Most procedures may be performed using IV sedation or general anesthesia. Anesthesia allows patients to be relaxed, sedated, or asleep during their surgery reducing or eliminating anxiety and discomfort.

Recovery from anesthesia is rapid and most patients are able to leave the office within a short time after their procedures.

Dr. Hardy is the  chairman of the Anesthesia Committee of the Vermont Society or Oral Surgeons. As part of his duties as chairman he regularly trains / evaluates both staff and Doctors in the provision of anesthesia and emergency protocols.

With IV sedation and general anesthesia it is important to not to eat or drink for 8 hours prior to your appointment.

Nitrous Oxide (laughing gas)

Nitrous Oxide is a sweet-smelling, non-irritating, colorless gas that you can breathe.

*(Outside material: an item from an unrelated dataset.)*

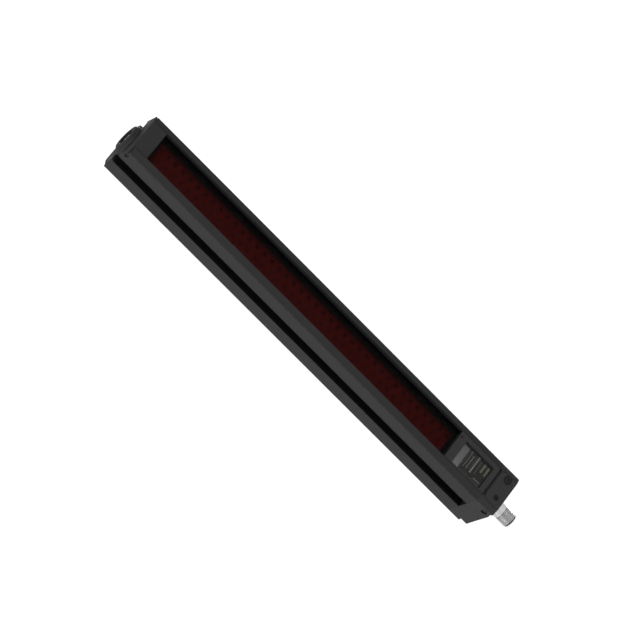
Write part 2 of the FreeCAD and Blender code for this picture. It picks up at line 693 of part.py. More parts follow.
def pin_places():
    angles = [math.radians(90 + i * 360 / PIN_COUNT) for i in range(PIN_COUNT)]
    return [(0.0, 0.0)] + [(PIN_CIRCLE_RADIUS * math.cos(a), PIN_CIRCLE_RADIUS * math.sin(a)) for a in angles]


def connector_pins():
    tip = PIN_TIP - CONNECTOR_LENGTH
    return group([rod(PIN_RADIUS, tip, SHANK_LENGTH + CONNECTOR_BOARD_GAP, x, y) for x, y in pin_places()])


def connector_lock_nut():
    nut = hexagon(NUT_FLATS, END_WALL, END_WALL + NUT_HEIGHT).rotate(V(0, 0, 0), V(0, 0, 1), 30)
    return nut.cut(shaft(CONNECTOR_RADIUS + THREAD_CLEARANCE, 0, BOTTOM_CAP_HEIGHT))


def connector_board():
    low, half = SHANK_LENGTH + CONNECTOR_BOARD_GAP, CONNECTOR_BOARD_WIDTH / 2
    front = BRACKET_HOLE_RADIUS + POST_WALL + FIT - BRACKET_SPACING / 2
    rear = back(CONTROL_BOARD_DEPTH) + BOARD_THICKNESS + BOARD_OVERHANG
    board = prism(rectangle(-half, half, front, rear), low, low + BOARD_THICKNESS)
    return board.cut(bracket_post(BRACKET_SPACING / 2, FIT))


def connector_header():
    """Plug strip that stands on the connector board and takes the lower edge of the control board."""
    low = SHANK_LENGTH + CONNECTOR_BOARD_GAP + BOARD_THICKNESS
    near, far = CONTROL_BOARD_DEPTH - BOARD_OVERHANG, CONTROL_BOARD_DEPTH + BOARD_THICKNESS + BOARD_OVERHANG
    return block(HEADER_WIDTH / 2, near, far, low, HOUSING_LOW + SPIGOT_HEIGHT)


def top_end_cap():
    low, high = LENGTH - TOP_PLATE, LENGTH
    under, over = low - CUT_CLEAR, high + CUT_CLEAR
    plate = prism(bar_outline(FIT), low, high)
    tongue = block(CHANNEL - FIT, 0, LEDGE_DEPTH - FIT, BLOCK_LOW, high)
    key = block(GROOVE - FIT, WINDOW_SETBACK, LEDGE_DEPTH - FIT, BLOCK_LOW, low)
    spigot_low = HOUSING_HIGH - TOP_SPIGOT_HEIGHT
    spigot = prism(spigot_outline(FIT, LEDGE_DEPTH + GASKET_WIDTH + FIT), spigot_low, low)
    hollow = prism(spigot_outline(FIT + SPIGOT_WALL, LEDGE_DEPTH + GASKET_WIDTH + SPIGOT_WALL),
                   spigot_low - CUT_CLEAR, low)
    bridge = block(CAVITY - FIT, LEDGE_DEPTH - FIT, LEDGE_DEPTH + GASKET_WIDTH + FIT, spigot_low, low)
    rib = rectangle(-hollow_half(), hollow_half(), -RIB_THICKNESS / 2, RIB_THICKNESS / 2)
    rib = prism(rib, spigot_low, low)
    half, post_low = PIVOT_POST_WIDTH / 2, spigot_low - PIVOT_POST_DROP
    post = prism(rectangle(-half, half, -half, half), post_low, low)
    seal = prism(gasket_outline(GASKET_WIDTH + FIT / 2), low - CUT_CLEAR, low + GASKET_THICKNESS).cut(
        cavity_shape(under, over, LEDGE_DEPTH + GASKET_WIDTH + FIT / 2))
    ear = prism(rectangle(CHANNEL, HALF + CUT_CLEAR, back(-CUT_CLEAR), back(EAR_DEPTH)), under, low + EAR_GAP)
    cuts = slot_shapes(under, over) + rear_corner_cuts(under, over) + screw_holes(under, over)
    cuts += countersunk_heads(LENGTH, -1, THREAD_CLEARANCE)
    cuts += both_sides(ear) + [shaft(SCREW_RADIUS + THREAD_CLEARANCE, post_low + PIVOT_POST_FLOOR, over)]
    return plate.cut([seal]).fuse([tongue, key, spigot, bridge]).cut(hollow).fuse([rib, post]).cut(cuts)


def top_cap_gasket():
    low = LENGTH - TOP_PLATE
    bridge = block(CAVITY - FIT / 2, LEDGE_DEPTH - CUT_CLEAR, LEDGE_DEPTH + GASKET_WIDTH + FIT,
                   low - CUT_CLEAR, low + CUT_CLEAR)
    return end_gasket(low).cut(bridge)


def top_cap_screws():
    low, high = HOUSING_HIGH - THREAD_ENGAGEMENT, LENGTH - COUNTERSINK_DEPTH
    return cap_screws(countersunk_heads(LENGTH, -1), low, high)


def pivot_boss():
    base, flange, top = LENGTH, LENGTH + FLANGE_HEIGHT, LENGTH + BOSS_HEIGHT
    body = turned([(0, base), (FLANGE_RADIUS, base), (FLANGE_RADIUS, flange), (BOSS_RADIUS, flange),
                   (BOSS_RADIUS, top - BOSS_CHAMFER), (BOSS_RADIUS - BOSS_CHAMFER, top), (RECESS_RADIUS, top),
                   (RECESS_RADIUS, base + RECESS_FLOOR), (0, base + RECESS_FLOOR)])
    return body.cut(shaft(SCREW_RADIUS + THREAD_CLEARANCE, base - CUT_CLEAR, top))


def pivot_screw():
    low = LENGTH + RECESS_FLOOR
    head = shaft(PIVOT_HEAD_RADIUS, low, low + PIVOT_HEAD_HEIGHT)
    return head.fuse(shaft(SCREW_RADIUS, LENGTH - PIVOT_SCREW_LENGTH, low))


PIECES = (
    housing_extrusion, front_window, window_gasket, aperture_mask, lens_strip, optics_carrier, beam_board,
    beam_emitters, control_board, control_components, board_link, display_bezel, bezel_gasket, display_pane,
    panel_overlay, display_module, light_bars, zone_lamps, display_carrier, panel_board, status_light_pipe,
    board_standoffs, bottom_end_cap, cap_face_plate, cap_face_screws, bottom_cap_gasket, bottom_cap_screws,
    connector_shell, connector_insert, connector_pins, connector_lock_nut, connector_board, connector_header,
    top_end_cap, top_cap_gasket, top_cap_screws, pivot_boss, pivot_screw,
)


def main():
    os.makedirs("parts", exist_ok=True)
    for piece in PIECES:
        shape = piece()
        shape.exportStep(os.path.join("parts", piece.__name__ + ".step"))
        print(piece.__name__, len(shape.Solids), round(shape.Volume, 1), shape.isValid())


main()
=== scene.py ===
import json
import math

import bmesh
import bpy
from mathutils import Matrix, Vector


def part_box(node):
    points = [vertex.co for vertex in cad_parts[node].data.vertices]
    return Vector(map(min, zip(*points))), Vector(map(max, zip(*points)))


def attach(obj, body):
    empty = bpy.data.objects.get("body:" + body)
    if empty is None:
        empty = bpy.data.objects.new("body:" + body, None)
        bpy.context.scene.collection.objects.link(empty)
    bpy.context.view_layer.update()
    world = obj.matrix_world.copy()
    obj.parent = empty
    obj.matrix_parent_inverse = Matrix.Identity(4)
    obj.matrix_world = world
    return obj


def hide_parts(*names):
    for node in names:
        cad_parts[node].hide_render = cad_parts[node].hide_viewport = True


# Sizes are millimetres, heights are above the end face of the bottom cap, and depths are behind the front.
MM = 0.001
AXIS_DEPTH = 23.1
FULL_TURN = 2 * math.pi

EDGE_ROUNDING = 0.25
FINE_ROUNDING = 0.12
HARD_EDGE = math.radians(35)
COAT_SHINE = 0.04
FILTER_SHINE = 0.02

CUT_CLEAR = 1.0

# Painted shade in the coats: the side slots, the catches at the foot, the notch at the top, the channel in
# front of the window and the display recess wall are painted darker, at SHADE of the tone.
HALF_WIDTH = 18.0
SIDE_SINK = 0.6
SIDE_FADE = 0.3
SLOT_HALF = 7.5
SHADE = 0.8
CATCH = (-20.8, -12.4)
CATCH_TOP = 7.7
NOTCH = (-17.0, -12.5)
NOTCH_LOW = 368.5
CHANNEL_EDGE = 12.65
WINDOW_FACE = -18.9
CAP_TOP = 16.3
RECESS_WALL = (8.65, 8.95)
RECESS_BACK = -20.3
RECESS_HEIGHTS = (21.0, 49.1)
END_EDGE = -19.1
NO_EDGE = -1000.0
TURNING_MARKS = 0.12

# Painted shade on the red mask: darker towards its right edge, partly its own dark margin and partly shade of
# the recess wall, and a painted shadow of the top block towards its top.
MASK_FADE = 7.0
MASK_EDGE = 9.1
MASK_TOP = 354.0
MASK_TOP_FADE = 3.0
MASK_RED = (0.25, 0.02, 0.018)
MASK_DARK = (0.03, 0.006, 0.006)
# Painted highlight on the display face: lighter towards its left end.
DISPLAY_MIDDLE = 0.0
DISPLAY_HALF = 9.0

BEAM_PITCH = 7.5
EMITTER_SIZE = 3.0
LENS_RADIUS = 2.5
LENS_RISE = 0.6
# Shares of a lens's radius and rise, from its crown to its back
LENS_CURVE = ((0, 1), (0.5, 0.8), (0.85, 0.35), (1, 0), (1, -1), (0, -1))
POCKET_RADIUS = 1.6
POCKET_RISE = 0.05
WINDOW_ROUNDING = 0.2

FLANGE_RADIUS = 11.9
FLANGE_HEIGHT = 2.1
BOSS_RADIUS = 10.6
BOSS_FOOT = (0.15, 0.2)
BOSS_CHAMFER = 0.6
BOSS_RECESS = 6.4
BOSS_RECESS_CHAMFER = 0.5
BOSS_FLOOR = 0.8
BOSS_ROUNDING = 0.15
PIVOT_SHANK = 1.5
PIVOT_HEAD = 2.8
PIVOT_SOCKET = 1.44
PIVOT_SOCKET_DEPTH = 1.4
PIVOT_ROUNDING = 0.1

# Heads of the face plate's screws, from their middle to their shank: radius, height above the plate
PAN_HEAD = ((0, 0.95), (1.6, 0.85), (2.5, 0.55), (2.95, 0.1), (3.1, -0.1), (3.1, -0.5), (1.5, -0.5))
SUNK_HEAD = ((0, -0.3), (2.0, -0.25), (2.2, -0.45), (2.2, -1.2), (1.0, -1.2))
PAN_RADIUS = 3.1
SUNK_RADIUS = 2.2
SUNK_HEIGHT = 6.7
FACE_SCREW_LENGTH = 6.0
CROSS_SIZE = 1.1
CROSS_HEIGHTS = (0.65, 1.2)
SUNK_SOCKET = 0.9
SUNK_SOCKET_FLOOR = -1.1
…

Nitrous Oxide has been the primary means of sedation in dentistry for many years. Nitrous oxide is safe, the patient receives 50-7O% nitrous oxide with no less than 30% oxygen..

The patient is able to breathe on their own and remain in control of all bodily functions.

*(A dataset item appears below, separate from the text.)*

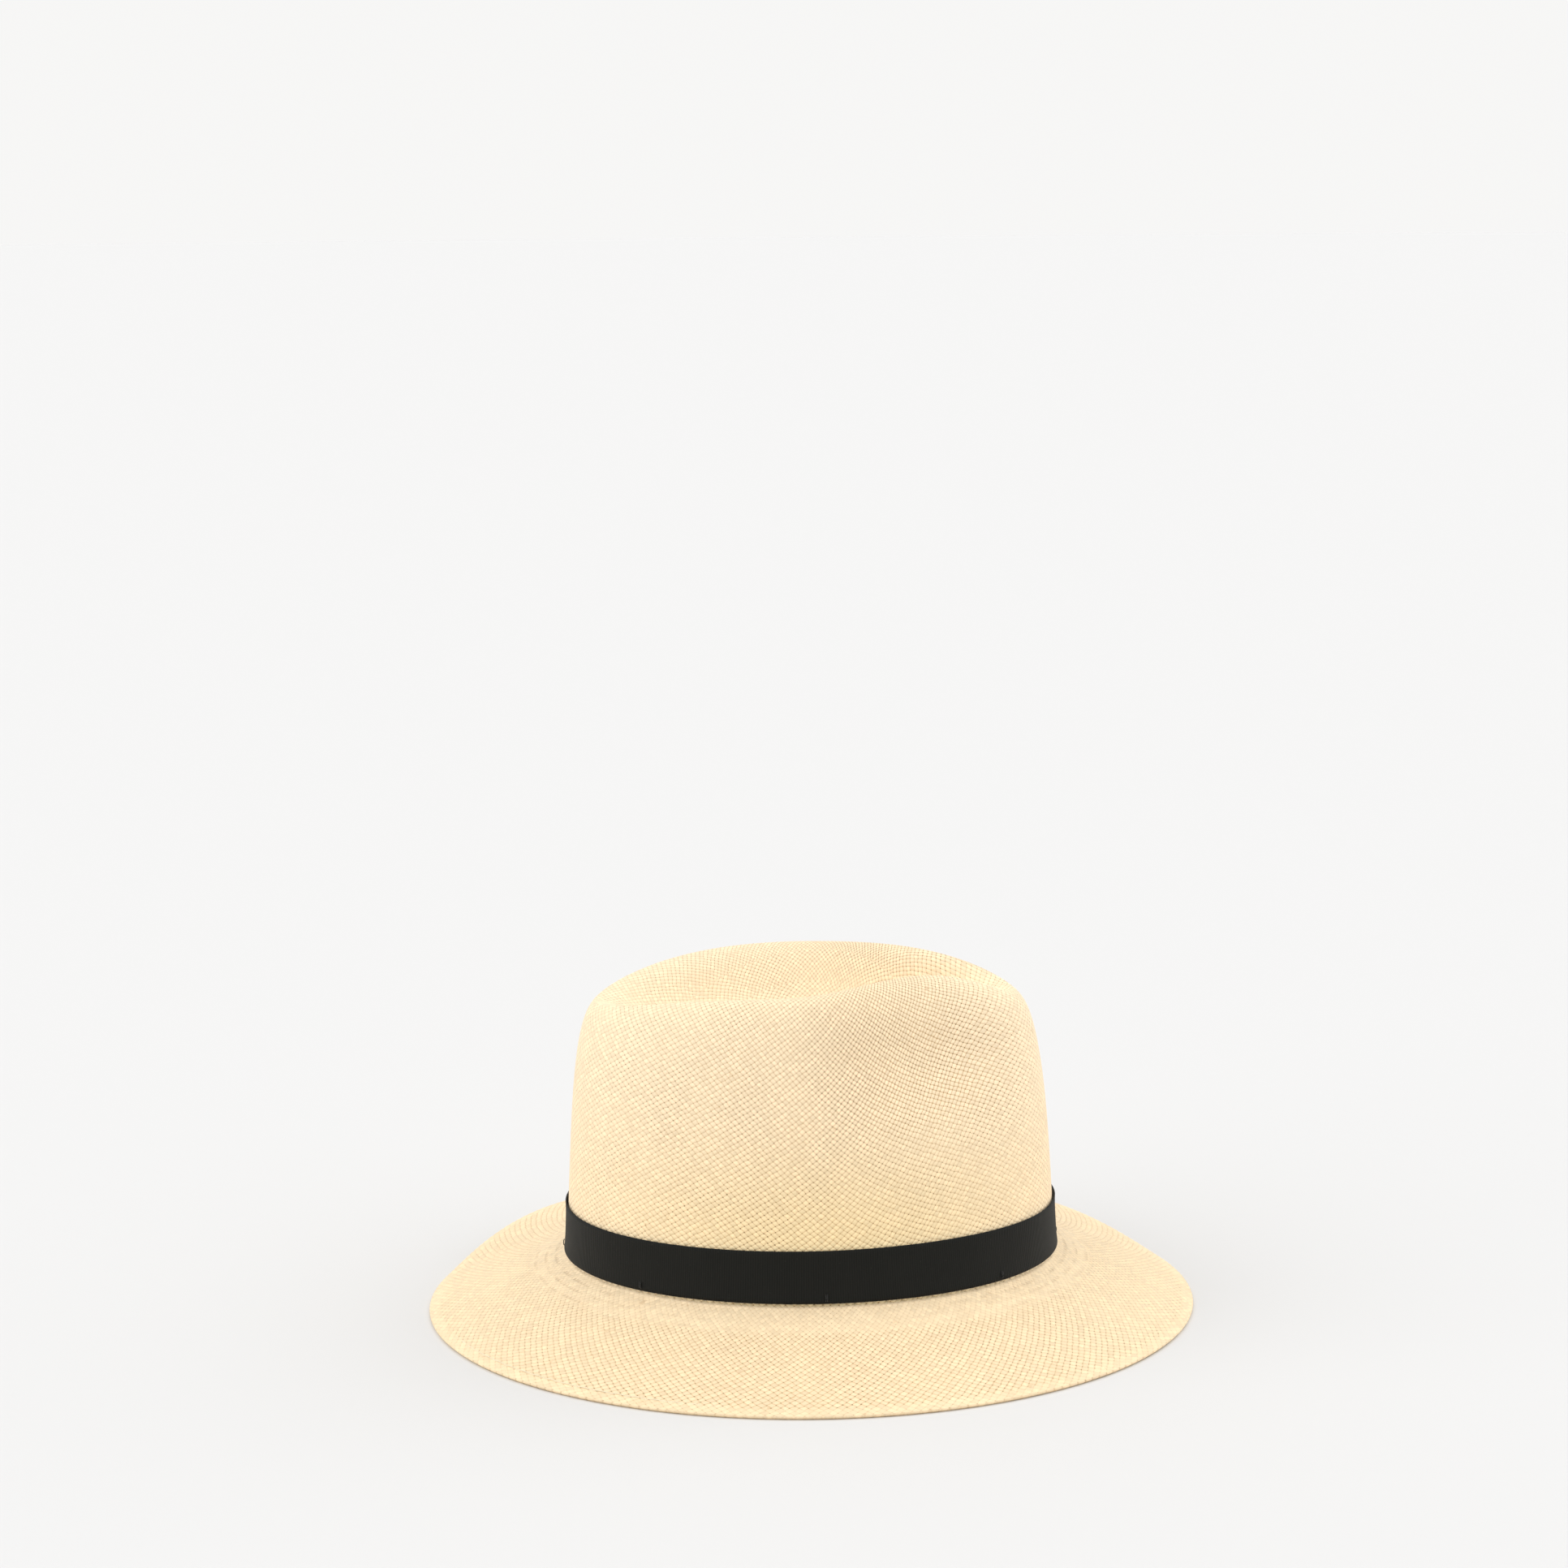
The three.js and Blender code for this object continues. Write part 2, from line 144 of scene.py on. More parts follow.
def ridge_point(angle):
    c, s = np.cos(angle), np.sin(angle)
    pinch = pinch_at(angle)
    reach = np.where(c > 0, RIDGE_FRONT, RIDGE_BACK)
    drop = np.where(c > 0, RIDGE_FRONT_DROP * c ** 4, RIDGE_BACK_DROP * np.abs(c) ** 3)
    return stack(
        reach * np.sign(c) * np.abs(c) ** 1.09 - 0.15 * PINCH_RIDGE * pinch * c,
        RIDGE_SIDE * np.sign(s) * np.abs(s) ** 1.09 - PINCH_RIDGE * pinch * np.tanh(2.5 * s),
        RIDGE_Z - drop + PINCH_LIFT * pinch)


def basin_point(angle):
    c, s = np.cos(angle), np.sin(angle)
    return stack(BASIN_SHIFT + BASIN_LENGTH / 2 * c, BASIN_WIDTH / 2 * (1 - BASIN_TAPER * c) * s, BASIN_Z)


def hub_point():
    return np.array([BASIN_SHIFT, 0.0, BASIN_Z - BASIN_SAG])


def bezier(a, b, c, d, t):
    t = np.asarray(t)[..., None]
    return (1 - t) ** 3 * a + 3 * (1 - t) ** 2 * t * b + 3 * (1 - t) * t * t * c + t ** 3 * d


def brim_curve(angle, t):
    edge, root = edge_point(angle), break_point(angle)
    near_edge = edge + (root - edge) * np.array([0.33, 0.33, 0.30])
    near_root = root + (edge - root) * np.array([0.30, 0.30, 0.30])
    return bezier(edge, near_edge, near_root, root, t)


def wall_curve(angle, t):
    root, ridge = break_point(angle), ridge_point(angle)
    lengthways = np.cos(angle) ** 2
    lean = 0.34 - 0.13 * lengthways
    height = 1.0 - 0.07 * lengthways
    shoulder = 0.66 - 0.345 * lengthways
    lower = root + (ridge - root) * stack(lean, lean, 0.6)
    upper = root + (ridge - root) * stack(shoulder, shoulder, height)
    p = bezier(root, lower, upper, ridge, t)
    level = np.exp(-((p[..., 2] - PINCH_Z) / PINCH_REACH) ** 2)
    inward = stack(0.75 * np.cos(angle), np.sin(angle), 0.0)
    inward = inward / np.linalg.norm(inward, axis=-1, keepdims=True)
    return p - inward * (PINCH_WALL * pinch_at(angle) * level)[..., None]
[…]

The patient may experience mild amnesia and may fall asleep, not remembering all of what happened during their appointment.

There are many advantages to using Nitrous Oxide

  • The depth of sedation can be altered at any time to increase or decrease sedation.
  • There is no after effect such as a “hangover”.
  • Inhalation sedation is safe with no side effects on your heart and lungs, etc.
  • Inhalation sedation is very effective in minimizing gagging.
  • It works rapidly as it reaches the brain within 20 seconds. In as little as 2-3 minutes its relaxation and pain killing properties develop.

Reasons to not use Nitrous Oxide

You should not utilize Nitrous Oxide if you have been diagnosed with chronic obstructive pulmonary disease (COPD). Though there are no other major contraindications to using nitrous oxide, you may not want to use it if you have emphysema, exotic chest problems, M.S., a cold or other difficulties with breathing.

You may want to ask your dentist for a “5 minute trial” to see how you feel with this type of sedation method before proceeding.